Bisnis.com, JEPARA – Sate kerbau adalah salah satu kuliner khas wilayah Kudus dan Jepara. Popularitasnya tak bisa dilepaskan dari pengaruh ajaran Islam yang disebarkan Wali Songo, khususnya Sunan Kudus.
Alkisah, ketika menyebarkan agama Islam di pesisir Jawa Tengah, Sunan Kudus melarang keluarga dan pengikutnya untuk menyembelih sapi. Baik untuk dikonsumsi ataupun untuk dijadikan hewan kurban. Pasalnya, pada saat itu, mayoritas masyarakat Jawa memeluk agama Hindu.
Sunan Kudus ingin menyampaikan pesan toleransi kepada pengikutnya. Dengan harapan, masyarakat yang beragama Islam ataupun Hindu dapat hidup dengan akur. Meskipun memiliki sejumlah perbedaan.
Beratus-ratus tahun kemudian, ajaran Sunan Kudus tersebut mulai mempengaruhi gastronomi di sekitar Kudus dan Jepara. Kuliner berbahan dasar daging sapi mulai jarang ditemui. Sementara itu, olahan daging kerbau makin laris. Salah satunya adalah olahan sate kerbau.
Di Jepara, terdapat warung sate kerbau legendaris, namanya Warung Sate Kerbau H. Darno. Warung tersebut sudah mulai berjualan sejak tahun 1972. Awalnya, H. Darno, hanya berjualan di sekitar alun-alun Kota Jepara.
“Pertama itu di dekat alun-alun. Tetapi sekarang tempatnya sudah dijadikan klinik center. Dulunya itu bioskop untuk nonton film. Mbah dulu berjualan dengan cara dipikul,” jelas Dwi Kundarso, cucu dari H. Darno kepada Bisnis, Kamis (5/8/2021).
Baca Juga
Dwi mengungkapkan bahwa sebelum pandemi Covid-19, warung sate kerbau tersebut bisa melayani pesanan hingga 1.000 tusuk setiap harinya. Kini, akibat sejumlah pembatasan, penjualan mengalami penurunan hingga separuhnya.
Larangan acara kebudayaan serta pernikahan selama Pemberlakuan Pembatasan Kegiatan Masyarakat (PPKM) juga berimbas pada usaha yang kini dijalankan Dwi. Pasalnya, warung sate kerbau tersebut juga melayani catering untuk acara-acara khusus.
“Saat pandemi ini pesanan catering benar-benar kosong. Padahal, sebelum pandemi itu bisa sampai Kudus, Yogyakarta, sampai Jakarta juga,” ungkap Dwi.

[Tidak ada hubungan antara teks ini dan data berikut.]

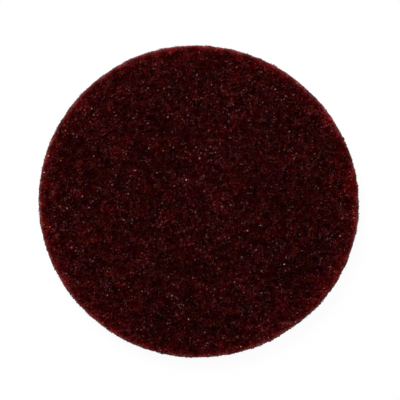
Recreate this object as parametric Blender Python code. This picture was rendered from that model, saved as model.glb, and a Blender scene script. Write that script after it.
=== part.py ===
"""A surface conditioning disc: one round pad, die-cut from a lofty web of matted abrasive fibre.

It lies on its back, which is pressed flat to hold on a hook-faced pad, with its working face up.
The origin is the middle of the back, +Z points out of the working face, and lengths are in metres.
The web is needled and bonded into one piece, so the disc is one closed solid: its section is swept
round in rings of points, and each point is then sunk by the hollows between the matted fibres.
"""

import math
import random

import bmesh
import bpy
from mathutils import Vector, noise

# Size of the disc
DISC_DIAMETER = 0.115
WEB_THICKNESS = 0.006
SHOULDER_RADIUS = 0.0016
WALL_LEAN = 0.0004

# The soft web relaxes once it is cut, which leaves the outline a little out of round
OVAL_STANDS_OUT = 0.00079
OVAL_DIRECTION = math.radians(-11.0)
THREE_LOBES_STAND_OUT = 0.00021
THREE_LOBES_DIRECTION = math.radians(-9.0)
FOUR_LOBES_STAND_OUT = 0.00008
FOUR_LOBES_DIRECTION = math.radians(-7.0)

# Matted fibre: how deep the hollows between its lumps are, and how wide a lump is. Finer pits lie
# between the knots that single fibres make. Most are shallow, and the shoulder has no deep ones
FACE_HOLLOW_DEPTH = 0.0007
FACE_LUMP_WIDTH = 0.0042
FACE_PIT_DEPTH = 0.0007
SHOULDER_PIT_DEPTH = 0.0002
PIT_POWER = 1.3
RIM_HOLLOW_DEPTH = 0.0004
RIM_TUFT_WIDTH = 0.0034
LUMP_OCTAVES = 2
LUMP_SWING = 0.75

# Spacing of the points that carry the form
FACE_PITCH = 0.00175
WALL_PITCH = 0.0015
SHOULDER_STEPS = 3
CORNERS_OF_FIRST_RING = 6
RIM_POINTS_PER_FACE_POINT = 2
SCATTER = 0.2
SCATTER_SEED = 7

# Look of the fibre
FIBRE_COLOUR = (0.045, 0.005, 0.006, 1.0)
FIBRE_ROUGHNESS = 0.62
SHARP_EDGE_ANGLE = math.radians(75.0)


def outline_radius(angle):
    """Distance from the middle to the cut outline in this direction, at the back."""
    oval = OVAL_STANDS_OUT * math.cos(2 * (angle - OVAL_DIRECTION))
    three = THREE_LOBES_STAND_OUT * math.cos(3 * (angle - THREE_LOBES_DIRECTION))
    four = FOUR_LOBES_STAND_OUT * math.cos(4 * (angle - FOUR_LOBES_DIRECTION))
    return DISC_DIAMETER / 2 + oval + three + four


def hollow(point, lump_width):
    """How far this point is sunk between the lumps, from 0 on their tops to 1 at the deepest."""
    swell = noise.fractal(point / lump_width, 1.0, 2.0, LUMP_OCTAVES)
    return min(max(0.5 - LUMP_SWING * swell, 0.0), 1.0)


def matted(point, outward, up, pit):
    """The point sunk into the matted web, against a surface direction of (outward, up)."""
    radial = Vector((point.x, point.y, 0.0)).normalized()
    sunk_face = FACE_HOLLOW_DEPTH * hollow(point, FACE_LUMP_WIDTH) + pit
    sunk_rim = RIM_HOLLOW_DEPTH * outward * outward * hollow(point, RIM_TUFT_WIDTH)
    return point - radial * (outward * sunk_rim) - Vector((0.0, 0.0, up * sunk_face))


def face_rows(rings):
    """Rows of the section across the working face, as (share of radius, inset, height, tilt)."""
    inset = WALL_LEAN + SHOULDER_RADIUS
    return [(k / rings, inset, WEB_THICKNESS, math.pi / 2) for k in range(1, rings + 1)]


def shoulder_rows():
    """Rows round the shoulder, from the step past the face's edge to the top of the wall."""
    rows = []
    for step in range(1, SHOULDER_STEPS + 1):
        tilt = math.pi / 2 * (1 - step / SHOULDER_STEPS)
        inset = WALL_LEAN + SHOULDER_RADIUS * (1 - math.cos(tilt))
        height = WEB_THICKNESS - SHOULDER_RADIUS * (1 - math.sin(tilt))
        rows.append((1.0, inset, height, tilt))
    return rows


def wall_rows():
    """Rows down the cut wall, which leans out to the full outline at the back's edge."""
    top = WEB_THICKNESS - SHOULDER_RADIUS
    steps = max(1, round(top / WALL_PITCH))
    rows = []
    for step in range(1, steps + 1):
        share = step / steps
        rows.append((1.0, WALL_LEAN * (1 - share), top * (1 - share), 0.0))
    return rows


def ring_points(row, count, scatter, pit_depth, chance):
    """One row of the section swept round the disc, its points scattered a little along the web."""
    share, inset, height, tilt = row
    outward, up = math.cos(tilt), math.sin(tilt)
    points = []
    for k in range(count):
        angle = 2 * math.pi * k / count
        radius = share * (outline_radius(angle) - inset)
        place = Vector((radius * math.cos(angle), radius * math.sin(angle), height))
        place.x += scatter * chance.uniform(-1.0, 1.0)
        place.y += scatter * chance.uniform(-1.0, 1.0)
        pit = pit_depth * chance.random() ** PIT_POWER
        points.append(matted(place, outward, up, pit))
    return points


def add_ring(mesh, points):
    return [mesh.verts.new(point) for point in points]


def zip_rings(mesh, inner, outer):
    """Joins two rings that may differ in number of points, stepping on whichever lags behind."""
    i = j = 0
    while i < len(inner) or j < len(outer):
        here, there = inner[i % len(inner)], outer[j % len(outer)]
        if (j + 1) / len(outer) <= (i + 1) / len(inner):
            mesh.faces.new((here, there, outer[(j + 1) % len(outer)]))
            j += 1
        else:
            mesh.faces.new((here, there, inner[(i + 1) % len(inner)]))
            i += 1


def centred(mesh):
    """Moves the disc so that its box is centred on the axis, which is where the die's middle was."""
    for axis in range(2):
        places = [vert.co[axis] for vert in mesh.verts]
        middle = (min(places) + max(places)) / 2
        for vert in mesh.verts:
            vert.co[axis] -= middle


def disc_mesh():
    """The whole disc: face, shoulder and wall ring by ring, then the flat back as one face."""
    chance = random.Random(SCATTER_SEED)
    flat_radius = DISC_DIAMETER / 2 - WALL_LEAN - SHOULDER_RADIUS
    rings = max(2, round(flat_radius / FACE_PITCH))
    scatter = SCATTER * flat_radius / rings
    mesh = bmesh.new()
    before = None
    for k, row in enumerate(face_rows(rings), start=1):
        loose, pit_depth = (scatter, FACE_PIT_DEPTH) if k < rings else (0.0, SHOULDER_PIT_DEPTH)
        ring = add_ring(mesh, ring_points(row, CORNERS_OF_FIRST_RING * k, loose, pit_depth, chance))
        if before is None:
            mesh.faces.new(ring)
        else:
            zip_rings(mesh, before, ring)
        before = ring
    rim_count = RIM_POINTS_PER_FACE_POINT * len(before)
    for row in shoulder_rows() + wall_rows():
        ring = add_ring(mesh, ring_points(row, rim_count, 0.0, SHOULDER_PIT_DEPTH, chance))
        zip_rings(mesh, before, ring)
        before = ring
    mesh.faces.new(list(reversed(before)))
    centred(mesh)
    return mesh


def fibre_material():
    material = bpy.data.materials.new("abrasive_fibre")
    material.use_nodes = True
    shader = material.node_tree.nodes["Principled BSDF"]
    shader.inputs["Base Color"].default_value = FIBRE_COLOUR
    shader.inputs["Roughness"].default_value = FIBRE_ROUGHNESS
    shader.inputs["Metallic"].default_value = 0.0
    return material


def add_disc():
    mesh = disc_mesh()
    data = bpy.data.meshes.new("conditioning_disc")
    mesh.to_mesh(data)
    mesh.free()
    data.shade_smooth()
    data.set_sharp_from_angle(angle=SHARP_EDGE_ANGLE)
    data.materials.append(fibre_material())
    disc = bpy.data.objects.new("conditioning_disc", data)
    bpy.context.scene.collection.objects.link(disc)


def main():
    for old in list(bpy.data.objects):
        bpy.data.objects.remove(old)
    add_disc()


main()
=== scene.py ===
"""Looks of a surface conditioning disc: a thick round web of matted fibre, resin and abrasive grain.

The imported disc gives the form. A finely broken felt takes its place, and separate crimped fibres,
cut ends and grains lie on it. Lengths are in metres, and +Z is out of the face.

Places on the disc are written on the unrolled disc: a flat map that starts at the middle of the
face (or of the back), and whose outermost stretch runs over the shoulder and down the cut wall.
"""

import math

import bpy
import numpy as np
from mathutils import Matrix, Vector, noise
from mathutils.bvhtree import BVHTree


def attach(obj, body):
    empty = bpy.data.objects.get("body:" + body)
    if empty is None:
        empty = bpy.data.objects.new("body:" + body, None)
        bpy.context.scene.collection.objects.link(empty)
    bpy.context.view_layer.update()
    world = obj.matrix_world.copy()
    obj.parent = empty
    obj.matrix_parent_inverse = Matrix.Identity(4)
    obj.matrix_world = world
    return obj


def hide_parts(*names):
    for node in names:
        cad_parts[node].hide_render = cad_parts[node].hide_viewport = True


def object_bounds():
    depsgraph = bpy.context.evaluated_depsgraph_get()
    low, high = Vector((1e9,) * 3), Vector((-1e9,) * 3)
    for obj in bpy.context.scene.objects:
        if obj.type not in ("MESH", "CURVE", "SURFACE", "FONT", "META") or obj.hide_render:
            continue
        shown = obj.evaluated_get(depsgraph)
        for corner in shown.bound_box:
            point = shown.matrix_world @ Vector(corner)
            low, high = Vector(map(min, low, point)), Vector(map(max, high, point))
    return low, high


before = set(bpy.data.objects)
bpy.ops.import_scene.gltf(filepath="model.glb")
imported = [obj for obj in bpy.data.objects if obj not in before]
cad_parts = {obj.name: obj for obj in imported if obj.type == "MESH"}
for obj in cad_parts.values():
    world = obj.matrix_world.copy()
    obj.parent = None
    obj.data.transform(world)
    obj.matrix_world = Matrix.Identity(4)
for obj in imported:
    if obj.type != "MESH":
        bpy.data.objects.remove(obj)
CAD_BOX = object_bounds()
CAD_NODE = "conditioning_disc"
BODY = "root"

# The photograph's frame, in its own pixels, counted from the frame's top left corner
FRAME_PX = 400
DISC_CENTRE_PX = (198.8, 201.55)
DISC_RADIUS_PX = 155.7
LENS_MM = 85.0
SENSOR_MM = 36.0

# Inside the disc lies a smaller core, this far in at its corners. A ray towards it finds each place
# on the skin: straight on to the faces, fanned out round the core's corners, level on to the wall
FACE, BACK = 1, -1
CORNER = {FACE: 0.0020, BACK: 0.0010}
FAR_OUTSIDE = 0.010
OUTLINE_ANGLES = 720
OUTLINE_HARMONICS = 6

# Chance: one seeded source, and the even scatter of places over a ring
SEED = 11
GOLDEN_ANGLE = math.pi * (3 - math.sqrt(5))
SCATTER = 0.6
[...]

Dalam sehari, Dwi mesti menyiapkan 10 kilogram daging kerbau. Jika beruntung, Dwi bahkan mesti menyiapkan 15 kilogram daging. Tak sulit untuk mencari bahan baku utama tersebut, karena di Jepara sendiri peternak kerbau masih banyak ditemui.
Berbeda dengan sate kambing atau sate ayam, daging kerbau mesti digiling terlebih dahulu sebelum diolah menjadi sate. Selain daging, Dwi juga mencampurkan gula jawa serta bumbu-bumbu lainnya.
Proses penggilingan dan campuran bumbu itu menghasilkan citarasa yang khas. Manis, gurih, dengan tekstur daging yang empuk. Tak seperti daging kerbau, yang cenderung keras.
Kini, setelah pemerintah memberikan pelonggaran PPKM, penjualan sate kerbau mulai berangsur pulih. “Ya sudah mulai ada pelanggan. Sedikit-sedikit. Pesanan online satu dua sudah mulai masuk,” ungkap Dwi.
Dwi berharap agar pandemi Covid-19 bisa segera berakhir, sehingga penjualan sate kerbaunya dapat normal kembali. Tak hanya itu, Dwi juga berharap agar usahanya tersebut bisa terus berjalan hingga ke generasi berikutnya. “Harus ada yang melanjutkan, kalau tidak putus nanti [sejarahnya],” pungkasnya.